Launch date March 7, 2009 03:49:57.465 UTC[1]
Launched from Space Launch Complex 17-B
Cape Canaveral Air Force Station
Launch vehicle Delta II (7925-10L)
Mission length ≥ 3.5 years
(3 months and 20 days elapsed)
Mass 1,039 kilograms
Type of orbit Earth-trailing heliocentric
Orbit height 1 AU
Orbit period 372.5 days
Wavelength 400–865 nm [2]
Diameter 0.95 m
Collecting area 0.708 m2 [3]
Website kepler.nasa.gov

The Kepler Mission is a NASA space telescope designed to discover Earth-like planets orbiting other stars. Orbiting the sun for at least 3.5 years, Kepler will use a photometer developed by NASA to continuously monitor the brightness of over 100,000 stars in a fixed field of view. The data collected from these observations will be analyzed to detect periodic fluctuations that indicate the presence of transiting exoplanets. The mission is named in honor of German astronomer Johannes Kepler.

Kepler is a mission under NASA's Discovery Program of low-cost, focused science missions. NASA's Ames Research Center is the home organization of the science principal investigator and is responsible for the ground system development, mission operations and science data analysis. Kepler mission development is managed by NASA's Jet Propulsion Laboratory. Ball Aerospace & Technologies Corp. is responsible for developing the Kepler flight system.

The Kepler Spacecraft was launched on March 6, 2009 at 22:49:57 UTC-5.

Objectives and methods


Components of the Kepler telescope
Components of the Kepler telescope

The scientific objective of the Kepler Mission is to explore the structure and diversity of planetary systems. This is achieved by surveying a large sample of stars to achieve several goals:

  • Determine how many earth-sized and larger planets there are in or near the habitable zone (often called "Goldilocks planets") of a wide variety of spectral types of stars.
  • Determine the range of sizes and shapes of the orbits of these planets.
  • Estimate how many planets there are in multiple-star systems.
  • Determine the range of orbit size, brightness, size, mass and density of short-period giant planets.
  • Identify additional members of each discovered planetary system using other techniques.
  • Determine the properties of those stars that harbor planetary systems.

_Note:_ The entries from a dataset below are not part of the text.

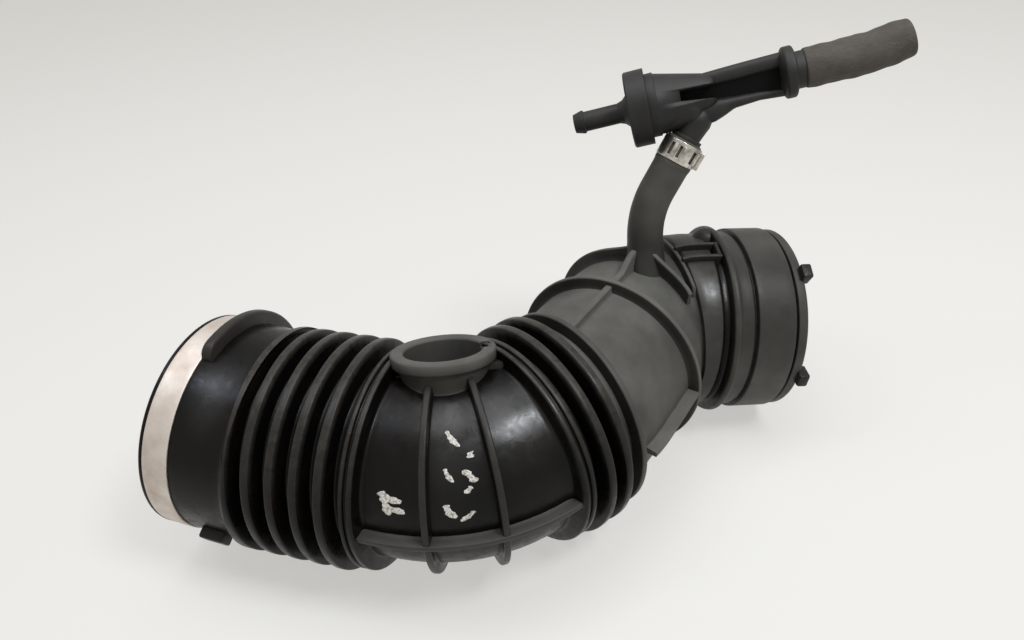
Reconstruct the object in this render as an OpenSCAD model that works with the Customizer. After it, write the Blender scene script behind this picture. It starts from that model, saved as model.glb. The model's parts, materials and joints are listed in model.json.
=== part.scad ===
// Air intake duct with a suction jet pump on a moulded branch pipe.
// Millimetres. The origin is the centre of the inlet mouth, +X runs along the inlet bellows,
// +Z is up. The duct lies on its bellows crests.

/* [Duct walls] */
// outside radius of the plain duct body
body_r = 38; // [30:0.5:60]
// outside radius of the elbow
elbow_body_r = 39; // [30:0.5:60]
// wall of the plain duct body
wall = 2.8; // [1.5:0.1:5]
// thickness of the ring ribs round the bends
rib_t = 2.6; // [1:0.1:5]
// angle left free of ribs on the inner side of the middle bend
rib_gap = 110; // [60:1:180]
// outside radius of the two ribs of the middle bend
mid_rib_r = 42; // [38:0.5:50]
// outside radius of the two ribs of the elbow
elbow_rib_r = 44; // [38:0.5:50]
// how far the lengthwise flange of the middle bend reaches from the duct axis
flange_r = 42.5; // [38:0.5:50]
// thickness of the lengthwise flanges
flange_t = 2.4; // [1:0.1:5]

/* [Inlet cuff] */
// length from the mouth to the first bellows crest
cuff_len = 37.3; // [20:0.1:60]
// upward tilt of the cuff, in degrees
cuff_tilt = 5.5; // [0:0.5:15]
// radius of the seat for the metal band
band_seat_r = 43.4; // [35:0.1:60]
// width of the seat for the metal band
band_seat_w = 10.7; // [6:0.1:25]
// rubber between that seat and the bore
cuff_wall = 3.4; // [2:0.1:6]
// how much the cuff beside the seat stands above it
cuff_over = 0.2; // [0.1:0.1:2]
// how much the lip at the mouth stands above the seat
lip_over = 0.8; // [0.2:0.1:4]
// width of the lip
lip_w = 1.6; // [0.5:0.1:4]
// how much the hook flange beside the band stands above the seat
hook_over = 6.2; // [2:0.1:12]
// width of the hook flange
hook_w = 4; // [2:0.1:8]
// angle at which the hook flange starts, from the far side upwards
hook_from = 15; // [0:1:90]
// angle that the hook flange covers
hook_sweep = 92; // [30:1:200]
// angle of the foot lug, from the far side upwards
lug_angle = 208; // [180:1:300]
// distance from the foot lug's near end to the first bellows crest
lug_at = 18.5; // [8:0.1:30]

/* [Bellows] */
// outside radius of the bellows crests
crest_r = 46; // [40:0.5:60]
// distance between crests of the inlet bellows
inlet_pitch = 9.6; // [6:0.1:15]
// distance between crests of the outlet bellows
outlet_pitch = 9.1; // [6:0.1:15]
// width of a crest at its top
crest_w = 3.2; // [2:0.1:6]
// width of a crest at its root
root_w = 4.8; // [2:0.1:8]
// width of the fold inside a crest, at its mouth
fold_w = 2.6; // [1:0.1:5]
// rubber left outside the fold
fold_wall = 2; // [1:0.1:4]
// outside radius of the double crest that ends each bellows
end_crest_r = 44; // [40:0.5:60]
// width of the double crest
end_crest_w = 5.2; // [3:0.1:8]

/* [Middle bend] */
// distance from the first crest to the start of the bend
bend_start = 57.2; // [50:0.1:90]
// radius on the inner side of the bend
bend_inner_r = 4; // [1:0.5:50]
// angle of the bend
bend_angle = 54; // [10:1:90]
// angle round the bend of the first rib
rib_a = 13.1; // [0:0.1:54]
// angle round the bend of the second rib
rib_b = 32.6; // [0:0.1:54]

/* [Port] */
// angle round the bend of the port
port_at = 19.4; // [0:0.1:54]
// how far the port leans back from upright
port_lean = 20; // [0:0.5:60]
// height of the port's rim from the duct axis
port_h = 46.2; // [40:0.1:70]
// outside radius of the port's rim
port_rim_r = 20.2; // [10:0.1:30]
// height of the thick rim
port_rim_h = 4.4; // [1:0.1:10]
// radius of the collar under the rim
port_neck_r = 18.4; // [10:0.1:30]
// bore radius of the port
port_bore_r = 15; // [5:0.1:28]

/* [Outlet bellows and kink] */
// distance from the bend to the double crest
outlet_first = 2.6; // [2:0.1:10]
// radius on the inner side of the small kink after the bellows
kink_inner_r = 1; // [0.5:0.5:50]
// angle of the kink
kink_angle = 19.4; // [0:0.1:40]
// distance from the bend to the kink
kink_start = 22.6; // [15:0.1:40]
// outside radius of the thin crest in the kink
thin_crest_r = 44; // [40:0.1:60]
// distance of the thin crest from the start of the kink
thin_crest_at = 7.4; // [4:0.1:15]

/* [Elbow] */
// straight length between the kink and the elbow's bend
elbow_straight = 44.9; // [20:0.1:90]
// distance of the first elbow rib from the kink
elbow_rib_at = 30.4; // [5:0.1:60]
// radius on the inner side of the elbow
elbow_inner_r = 1; // [0.5:0.5:50]
// angle of the elbow
elbow_angle = 51.3; // [10:0.1:90]
// angle round the elbow of the second rib
elbow_rib_b = 14; // [0:0.1:50]
// height of the lengthwise rib on top, from the duct axis
top_rib_h = 41.8; // [38:0.1:50]
// width of the lengthwise rib on top
top_rib_w = 3; // [1:0.1:6]

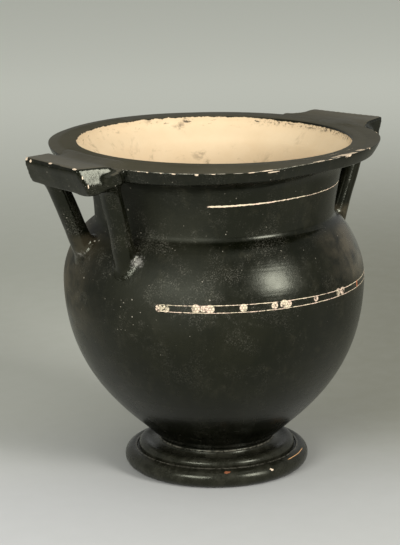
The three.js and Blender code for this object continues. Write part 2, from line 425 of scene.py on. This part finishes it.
# Both handles are joined to the vase, and each face keeps a mark of how it was made.
for piece, made in ((vase, 0), (left_handle, 1), (right_handle, 1)):
    mark = piece.data.attributes.new("by_hand", "FLOAT", "FACE")
    mark.data.foreach_set("value", [float(made)] * len(piece.data.polygons))
for piece in (left_handle, right_handle):
    bpy.ops.object.select_all(action="DESELECT")
    vase.select_set(True)
    bpy.context.view_layer.objects.active = vase
    bpy.ops.object.modifier_add(type="BOOLEAN")
    vase.modifiers[-1].operation = "UNION"
    vase.modifiers[-1].solver = "MANIFOLD"
    vase.modifiers[-1].object = piece
    bpy.ops.object.modifier_apply(modifier=vase.modifiers[-1].name)
    bpy.data.objects.remove(piece, do_unlink=True)

# Seams: where the handles were luted on, the wet clay was smeared over the joint with a finger.
by_hand = np.empty(len(vase.data.polygons))
vase.data.attributes["by_hand"].data.foreach_get("value", by_hand)
touch = [set() for _ in vase.data.vertices]
for face, hand in zip(vase.data.polygons, by_hand):
    for i in face.vertices:
        touch[i].add(hand > 0.5)
p = points_of(vase)
seam_points = [i for i, kinds in enumerate(touch) if len(kinds) == 2]
tree = kdtree.KDTree(len(seam_points))
for i in seam_points:
    tree.insert(Vector(p[i]), i)
tree.balance()
far_away = 99.0
apart = np.full(len(p), far_away)
for i, q in enumerate(p):
    if abs(q[0]) > 95 and q[2] > 200:
        apart[i] = tree.find(Vector(q))[2]
radius = np.hypot(p[:, 0], p[:, 1])
outside = radius > np.interp(p[:, 2], outer_line[:, 1], outer_line[:, 0] - wall / 2)
seam = (1 - ease(apart, 2, 9)) * outside
group = vase.vertex_groups.new(name="seam")
for i in np.nonzero(seam > 0.01)[0]:
    group.add([int(i)], float(seam[i]), "REPLACE")
bpy.ops.object.modifier_add(type="SMOOTH")
vase.modifiers[-1].factor = 0.5
vase.modifiers[-1].iterations = 8
vase.modifiers[-1].vertex_group = "seam"
bpy.ops.object.modifier_apply(modifier=vase.modifiers[-1].name)
vase.vertex_groups.clear()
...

Most of the extrasolar planets detected so far by other projects are giant planets, mostly the size of Jupiter and bigger. Kepler is designed to look for planets 30 to 600 times less massive, closer to the order of Earth's mass. The method used, the transit method, involves observing repeated transit of planets in front of their stars, which causes a slight reduction in the star's apparent magnitude, on the order of 0.01% for an Earth-sized planet. The degree of this reduction in brightness can be used to deduce the mass of the planet, and the interval between transits can be used to deduce the size of the planet's orbit and estimate its temperature.

The random probability of a planetary orbit being along the line-of-sight to a star is the diameter of the star divided by the diameter of the orbit. For an Earth-like planet at 1 AU transiting a solar-like star the probability is 0.465%, or about 1 in 215. At 0.72 AU (the orbital distance of Venus) the probability is slightly larger, at 0.65%; such planets would be Earth-like if the host star is a late G-type star such as Tau Ceti. In addition, because planets in a given system tend to orbit in similar planes, the possibility of multiple detections around a single star is actually rather high. For instance, if an alien Kepler-like mission observed Earth transiting the Sun, there is a 12% chance of also seeing Venus transit.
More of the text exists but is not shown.